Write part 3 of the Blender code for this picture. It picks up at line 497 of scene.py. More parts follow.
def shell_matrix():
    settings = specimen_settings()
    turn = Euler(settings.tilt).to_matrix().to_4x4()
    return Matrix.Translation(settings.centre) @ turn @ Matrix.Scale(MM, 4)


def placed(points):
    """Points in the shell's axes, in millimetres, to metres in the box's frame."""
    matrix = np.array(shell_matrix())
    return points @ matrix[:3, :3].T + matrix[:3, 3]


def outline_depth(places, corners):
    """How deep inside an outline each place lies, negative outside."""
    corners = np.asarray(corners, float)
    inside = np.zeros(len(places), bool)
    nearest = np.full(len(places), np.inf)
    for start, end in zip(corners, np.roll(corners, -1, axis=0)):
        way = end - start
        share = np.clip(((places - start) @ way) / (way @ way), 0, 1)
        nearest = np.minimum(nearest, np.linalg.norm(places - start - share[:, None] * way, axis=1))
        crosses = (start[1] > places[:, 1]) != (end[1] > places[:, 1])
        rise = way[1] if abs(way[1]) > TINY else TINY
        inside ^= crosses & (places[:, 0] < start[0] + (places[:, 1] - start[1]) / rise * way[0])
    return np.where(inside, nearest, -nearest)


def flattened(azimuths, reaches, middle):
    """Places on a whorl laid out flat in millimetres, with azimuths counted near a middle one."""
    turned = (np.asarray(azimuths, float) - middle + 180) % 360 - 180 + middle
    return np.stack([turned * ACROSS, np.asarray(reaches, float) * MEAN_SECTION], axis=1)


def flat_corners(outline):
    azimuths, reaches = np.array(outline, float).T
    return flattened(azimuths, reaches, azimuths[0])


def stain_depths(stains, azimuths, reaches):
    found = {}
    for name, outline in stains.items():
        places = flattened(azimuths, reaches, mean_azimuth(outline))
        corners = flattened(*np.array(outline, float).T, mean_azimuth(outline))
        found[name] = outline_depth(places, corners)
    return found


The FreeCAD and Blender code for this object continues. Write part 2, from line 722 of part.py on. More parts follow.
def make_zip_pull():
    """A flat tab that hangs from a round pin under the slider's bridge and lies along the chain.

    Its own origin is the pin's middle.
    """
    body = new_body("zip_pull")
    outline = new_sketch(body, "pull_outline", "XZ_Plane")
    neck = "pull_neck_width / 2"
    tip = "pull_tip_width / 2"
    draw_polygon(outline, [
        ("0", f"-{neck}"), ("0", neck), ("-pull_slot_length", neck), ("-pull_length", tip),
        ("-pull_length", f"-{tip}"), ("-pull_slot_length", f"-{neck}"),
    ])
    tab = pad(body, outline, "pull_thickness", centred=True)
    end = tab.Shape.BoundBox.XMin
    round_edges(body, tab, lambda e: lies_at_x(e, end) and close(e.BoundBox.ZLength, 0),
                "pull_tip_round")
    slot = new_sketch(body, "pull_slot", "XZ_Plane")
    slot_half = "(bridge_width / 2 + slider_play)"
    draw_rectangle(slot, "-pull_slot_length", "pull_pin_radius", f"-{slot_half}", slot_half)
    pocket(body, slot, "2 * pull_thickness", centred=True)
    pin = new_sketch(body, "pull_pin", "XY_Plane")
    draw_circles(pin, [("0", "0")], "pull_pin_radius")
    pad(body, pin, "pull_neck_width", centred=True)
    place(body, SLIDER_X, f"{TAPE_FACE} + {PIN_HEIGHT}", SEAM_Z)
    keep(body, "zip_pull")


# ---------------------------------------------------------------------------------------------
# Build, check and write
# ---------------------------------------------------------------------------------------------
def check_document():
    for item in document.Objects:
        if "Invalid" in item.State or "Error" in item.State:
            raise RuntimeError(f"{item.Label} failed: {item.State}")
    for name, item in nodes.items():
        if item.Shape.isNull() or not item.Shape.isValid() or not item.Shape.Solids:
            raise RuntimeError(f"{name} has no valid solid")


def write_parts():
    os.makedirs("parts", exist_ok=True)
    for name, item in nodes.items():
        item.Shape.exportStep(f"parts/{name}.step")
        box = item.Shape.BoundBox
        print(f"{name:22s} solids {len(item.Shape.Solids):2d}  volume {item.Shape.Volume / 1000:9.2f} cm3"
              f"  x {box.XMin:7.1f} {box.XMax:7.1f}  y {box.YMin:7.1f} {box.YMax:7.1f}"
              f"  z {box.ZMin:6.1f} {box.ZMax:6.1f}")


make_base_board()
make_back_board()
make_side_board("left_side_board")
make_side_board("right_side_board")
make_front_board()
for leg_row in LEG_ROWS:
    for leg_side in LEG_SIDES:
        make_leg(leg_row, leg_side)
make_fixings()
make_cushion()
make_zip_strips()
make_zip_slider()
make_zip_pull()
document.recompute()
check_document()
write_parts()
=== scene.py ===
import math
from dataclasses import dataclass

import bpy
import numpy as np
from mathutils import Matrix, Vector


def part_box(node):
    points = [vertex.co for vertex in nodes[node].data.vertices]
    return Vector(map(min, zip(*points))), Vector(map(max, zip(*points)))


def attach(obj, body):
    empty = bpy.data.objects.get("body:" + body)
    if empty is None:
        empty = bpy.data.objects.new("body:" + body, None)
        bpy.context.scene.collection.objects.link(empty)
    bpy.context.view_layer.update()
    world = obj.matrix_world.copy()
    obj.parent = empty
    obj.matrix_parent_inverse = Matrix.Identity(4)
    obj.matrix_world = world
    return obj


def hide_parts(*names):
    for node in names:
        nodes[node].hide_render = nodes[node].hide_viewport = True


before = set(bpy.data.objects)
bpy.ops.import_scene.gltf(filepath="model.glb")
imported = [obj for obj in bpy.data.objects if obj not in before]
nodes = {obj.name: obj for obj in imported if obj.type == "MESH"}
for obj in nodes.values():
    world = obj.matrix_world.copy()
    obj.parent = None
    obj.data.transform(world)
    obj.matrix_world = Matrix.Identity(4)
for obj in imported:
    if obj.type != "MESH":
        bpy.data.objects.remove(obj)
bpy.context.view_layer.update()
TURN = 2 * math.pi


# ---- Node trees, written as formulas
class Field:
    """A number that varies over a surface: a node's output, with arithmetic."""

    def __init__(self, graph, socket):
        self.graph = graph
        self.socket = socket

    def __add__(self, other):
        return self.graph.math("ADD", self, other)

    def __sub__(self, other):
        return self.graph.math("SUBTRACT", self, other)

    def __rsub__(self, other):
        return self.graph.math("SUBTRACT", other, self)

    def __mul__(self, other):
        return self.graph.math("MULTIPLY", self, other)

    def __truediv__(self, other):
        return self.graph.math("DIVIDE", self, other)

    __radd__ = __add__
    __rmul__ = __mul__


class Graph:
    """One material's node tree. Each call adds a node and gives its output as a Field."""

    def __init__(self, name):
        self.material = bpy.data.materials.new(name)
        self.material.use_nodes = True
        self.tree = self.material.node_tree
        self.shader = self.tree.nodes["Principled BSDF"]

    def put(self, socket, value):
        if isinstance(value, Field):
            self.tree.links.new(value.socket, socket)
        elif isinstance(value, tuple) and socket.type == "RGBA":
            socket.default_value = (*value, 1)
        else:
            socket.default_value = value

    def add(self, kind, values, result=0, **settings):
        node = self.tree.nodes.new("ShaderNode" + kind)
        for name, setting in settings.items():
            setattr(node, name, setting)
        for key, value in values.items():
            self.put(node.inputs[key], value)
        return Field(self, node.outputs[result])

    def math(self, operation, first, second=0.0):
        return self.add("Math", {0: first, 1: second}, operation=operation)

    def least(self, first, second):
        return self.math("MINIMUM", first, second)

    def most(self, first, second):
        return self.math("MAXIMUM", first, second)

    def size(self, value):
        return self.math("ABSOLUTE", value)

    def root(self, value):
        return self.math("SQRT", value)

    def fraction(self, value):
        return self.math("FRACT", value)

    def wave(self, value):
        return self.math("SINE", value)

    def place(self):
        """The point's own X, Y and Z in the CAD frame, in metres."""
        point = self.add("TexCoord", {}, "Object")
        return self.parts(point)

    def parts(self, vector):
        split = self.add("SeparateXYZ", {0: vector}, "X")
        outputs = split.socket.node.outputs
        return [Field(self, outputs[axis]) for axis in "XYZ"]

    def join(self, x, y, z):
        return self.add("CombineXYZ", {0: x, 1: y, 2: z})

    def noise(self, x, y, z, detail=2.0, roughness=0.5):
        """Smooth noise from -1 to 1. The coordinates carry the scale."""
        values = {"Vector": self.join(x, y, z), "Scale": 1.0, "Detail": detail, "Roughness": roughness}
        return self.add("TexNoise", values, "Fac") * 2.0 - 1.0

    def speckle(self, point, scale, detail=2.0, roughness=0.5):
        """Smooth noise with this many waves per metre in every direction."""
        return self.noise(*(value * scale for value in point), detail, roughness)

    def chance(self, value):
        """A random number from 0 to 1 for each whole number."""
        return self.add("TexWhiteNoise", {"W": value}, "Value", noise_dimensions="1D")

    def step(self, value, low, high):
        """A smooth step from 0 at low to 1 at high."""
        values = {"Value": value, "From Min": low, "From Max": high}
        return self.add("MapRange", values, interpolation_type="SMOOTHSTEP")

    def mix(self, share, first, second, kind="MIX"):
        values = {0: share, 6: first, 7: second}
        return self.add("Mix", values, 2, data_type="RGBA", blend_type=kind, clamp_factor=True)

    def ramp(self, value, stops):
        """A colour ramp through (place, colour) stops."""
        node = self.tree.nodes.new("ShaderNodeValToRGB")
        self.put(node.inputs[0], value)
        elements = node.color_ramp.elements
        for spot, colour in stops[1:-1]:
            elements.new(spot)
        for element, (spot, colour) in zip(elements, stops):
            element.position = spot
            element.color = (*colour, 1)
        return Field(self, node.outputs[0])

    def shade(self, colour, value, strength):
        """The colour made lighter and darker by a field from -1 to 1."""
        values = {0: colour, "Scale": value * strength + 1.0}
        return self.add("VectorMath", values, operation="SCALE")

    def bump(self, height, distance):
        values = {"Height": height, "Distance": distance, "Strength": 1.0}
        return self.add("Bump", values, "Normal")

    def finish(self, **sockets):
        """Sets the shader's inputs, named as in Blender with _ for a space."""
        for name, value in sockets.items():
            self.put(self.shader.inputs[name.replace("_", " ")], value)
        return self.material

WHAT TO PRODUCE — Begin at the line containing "make_base_board()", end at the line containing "points = [vertex.co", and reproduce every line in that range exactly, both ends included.

ANSWER TO THE TASK —
make_base_board()
make_back_board()
make_side_board("left_side_board")
make_side_board("right_side_board")
make_front_board()
for leg_row in LEG_ROWS:
    for leg_side in LEG_SIDES:
        make_leg(leg_row, leg_side)
make_fixings()
make_cushion()
make_zip_strips()
make_zip_slider()
make_zip_pull()
document.recompute()
check_document()
write_parts()
=== scene.py ===
import math
from dataclasses import dataclass

import bpy
import numpy as np
from mathutils import Matrix, Vector


def part_box(node):
    points = [vertex.co for vertex in nodes[node].data.vertices]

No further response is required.